The work “Screens” comprises three pieces – each section 68×110 cm.
- Screen with white lettering
- Grey screen with orange shadow
- Screen with a luminous secret
The large amount of embroidery primhol (prime hole) that I employ can perhaps seem exaggerated or meaningless like a visitor wrote in an exhibition guest book,
Don’t you have anything else to use your time on?
It is often so, that the seemingly formless happenings are that which may best express what it means to be a person.
I love the repetitious, that which grows slowly, the gradual – and then I’m there – finished! The coincidence, the accidental, the small deviations of the stitches, the small mistakes, a stitch too long or too short. This is what contributes to and creates life and wonder within the work.
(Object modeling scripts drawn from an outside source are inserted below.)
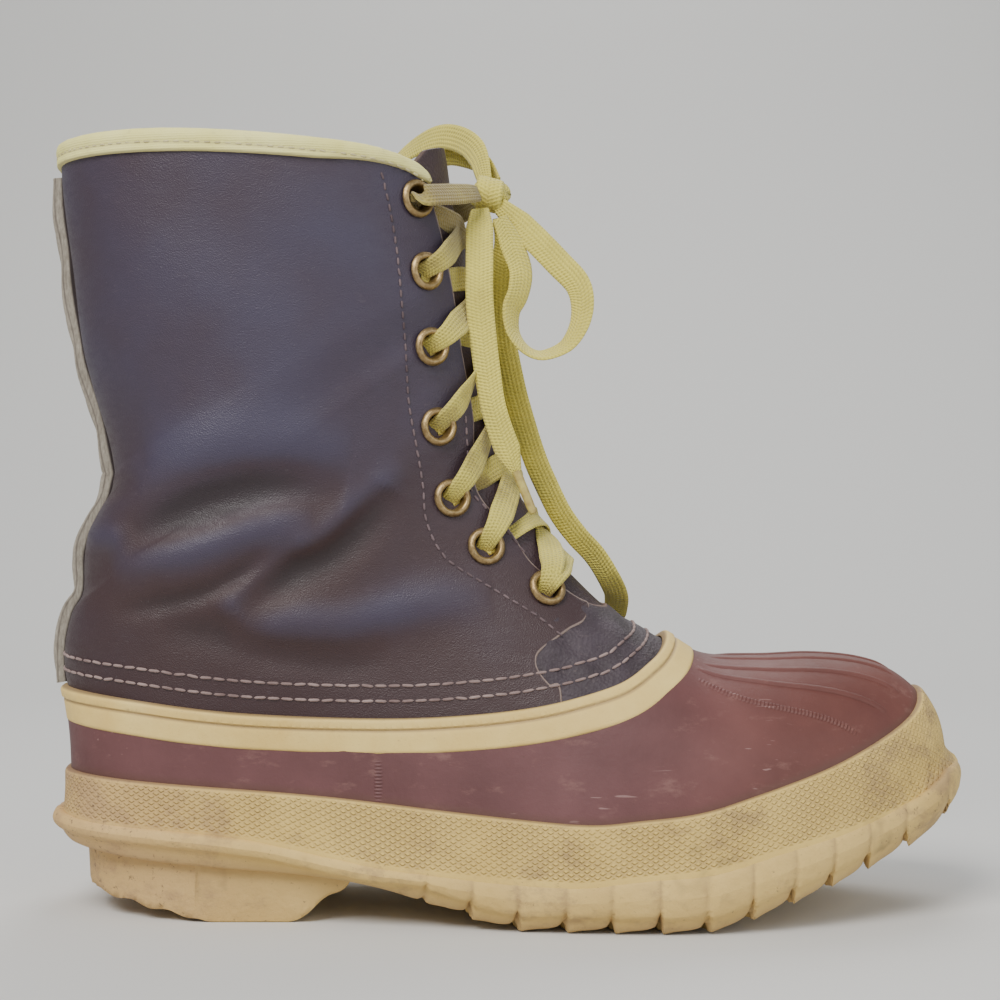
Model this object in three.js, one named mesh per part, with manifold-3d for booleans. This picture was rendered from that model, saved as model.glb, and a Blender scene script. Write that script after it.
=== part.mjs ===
// Pac boot, right foot: a rubber foot with a laced leather shaft, standing empty on its sole.
// Millimetres. +X points to the toe, +Y to the wearer's left (the inner side), +Z up.

import * as THREE from 'three';
import { mergeVertices } from 'three/addons/utils/BufferGeometryUtils.js';
import Module from 'manifold-3d';

const wasm = await Module();
wasm.setup();

// Driving sizes of the whole boot
const bootLength = 300;
const bootHeight = 250;
const ballWidth = 100;
const shaftWidth = 94;

// Walls and clearances
const clearance = 0.3;
const leatherWall = 2.2;
const vampWall = 1.8;
const rubberWall = 3;
const rubberProud = 1.5;
const tongueWall = 2;
const bindingWall = 1;
const bindingHeight = 7.5;
const insoleThickness = 5;

// Rubber parts round the foot
const bandHeight = 11.5;
const bandThickness = 2.2;
const foxingThickness = 1.4;
const lipProud = 4.4;
const toeLipProud = 8;
const heelInset = 3;
const lugDepth = 5.5;
const lugPitch = 14.5;
const lugGap = 3;
const ribWidth = 2.6;
const ribProud = 0.9;

// Metal and lace
const eyeletRadius = 6.2;
const eyeletHole = 3.9;
const eyeletBarrel = 0.4;
const laceWidth = 9;
const laceThickness = 1.6;
const finProud = 3.3;
const finThickness = 2.8;

// Ring points of each section, and the reach of the cutting prisms past the boot
const ringPoints = 20;
const reach = 120;

// Foot sections, toe to heel seat: lengths and heights as shares of bootLength and bootHeight,
// middle and half as shares of ballWidth. Each section runs from a sole point to an instep point.
const footColumns = ['soleX', 'soleZ', 'topX', 'topZ', 'middle', 'half', 'widest', 'lowPower', 'highPower'];
const footRows = [
  [0.466, 0.128, 0.466, 0.232, 0.065, 0.1, 0.5, 2.6, 2.2],
  [0.457, 0.1, 0.457, 0.258, 0.062, 0.165, 0.47, 3, 2.2],
  [0.44, 0.068, 0.44, 0.284, 0.055, 0.235, 0.45, 3.4, 2.2],
  [0.413, 0.036, 0.413, 0.306, 0.042, 0.305, 0.42, 4, 2.2],
  [0.377, 0, 0.377, 0.319, 0.026, 0.37, 0.4, 4.5, 2.2],
  [0.327, -0.032, 0.327, 0.324, 0.008, 0.43, 0.4, 5, 2.2],
  [0.267, -0.048, 0.267, 0.322, -0.008, 0.475, 0.42, 5, 2.2],
  [0.207, -0.056, 0.207, 0.326, -0.018, 0.498, 0.42, 5, 2.2],
  [0.14, -0.056, 0.163, 0.353, -0.023, 0.5, 0.4, 5, 2.2],
  [0.06, -0.056, 0.12, 0.384, -0.028, 0.485, 0.38, 5, 2.2],
  [-0.033, -0.056, 0.088, 0.414, -0.032, 0.45, 0.35, 5, 2.2],
  [-0.14, -0.056, 0.06, 0.452, -0.034, 0.41, 0.34, 5, 2.3],
  [-0.25, -0.056, 0.033, 0.5, -0.02, 0.385, 0.36, 5, 2.4],
  [-0.35, -0.056, 0.013, 0.546, -0.008, 0.375, 0.4, 4.4, 2.4],
];

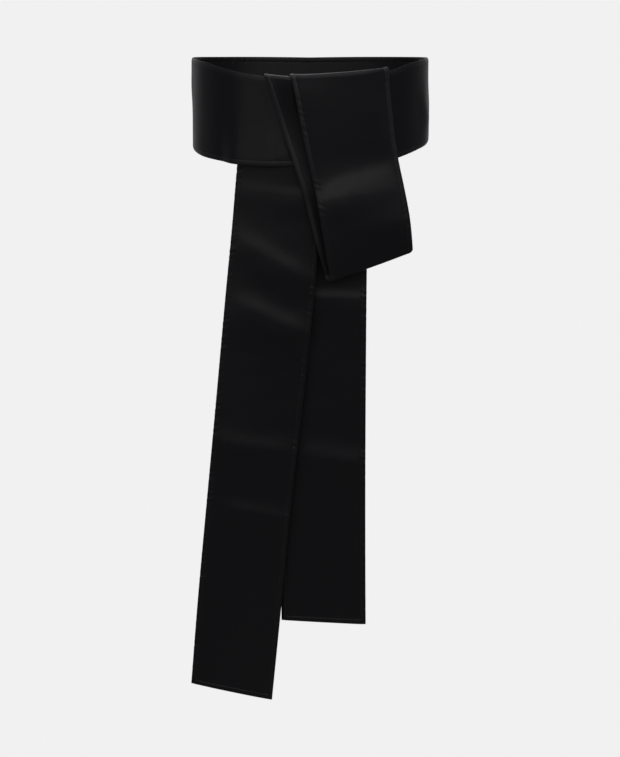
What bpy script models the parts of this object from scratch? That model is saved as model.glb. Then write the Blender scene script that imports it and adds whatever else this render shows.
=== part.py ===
"""A silk belt: one wide satin sash, worn once round the waist and tied in a half bow at the front.

The cloth keeps the worn form, with the waist open. The front is at -Y, +X is to the viewer's right
and +Z is up, in metres. The origin is the middle of the wearer's waist, halfway up the band.
Every stretch of the sash is an open surface between a left and a right edge, which a Solidify
modifier turns into a wall. Where stretches lie on each other, each one is a layer that is counted
outwards from the wearer.
"""
import math

import bmesh
import bpy

MILLIMETRE = 0.001

# The wearer's waist is an ellipse, measured to the inner face of the cloth.
WAIST_HALF_WIDTH = 119.5
WAIST_HALF_DEPTH = 88.0

CLOTH = 1.6          # a flat tube of two satin layers
LAYER = 2.2          # from the middle of one layer to the middle of the next
EDGE_ROUND = 0.4     # rounding of every cut edge of the wall
SEAM_GAP = 0.3       # between two stretches that run on into each other

# Layers at the knot, from the wearer outwards.
INNER_RETURN = 0     # the loop's front half after it has gone over the top edge
RISER = 1            # the sash on its way up to the loop
BAND_INNER_END = 2
TAIL_TUCK = 3
BAND_OUTER_END = 4
LOOP_BACK = 5
LOOP_FRONT = 6

BAND_COLUMNS = 5
BAND_ROWS_PER_TURN = 96
LOOP_COLUMNS = 10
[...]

The eye wanders, you discover new things in a fairly uniform field. Almost imperceptibly, these fields reveal nuances, an awareness of a delicate interplay is revealed. A dialog between these three pieces arises. This piece is owned by The National Museum of Art, Architecture and Design in Oslo.
How has your work developed since you began and how do you see it evolving in the future?
An artist´s career over a long period of time has a slow progression. But it also has a linear continuity. When I sit in my studio I often listen to audio books or the radio. Literature has always inspired me, the word. Writers express in words what I wish to visualize through my art in my pictures and works. That fascinates me.
I recently finished a piece, ‘View’, inspired by the beautiful women’s garment, the burka. This garment with a fabric lattice in front of the face. What is it like to look at the world around you through a lattice? Beautiful, but also, frustrating. This work, ‘View’ (110×110 cm), is now hanging on exhibition and the public viewers can go behind the piece and experience the other art in the room from that perspective.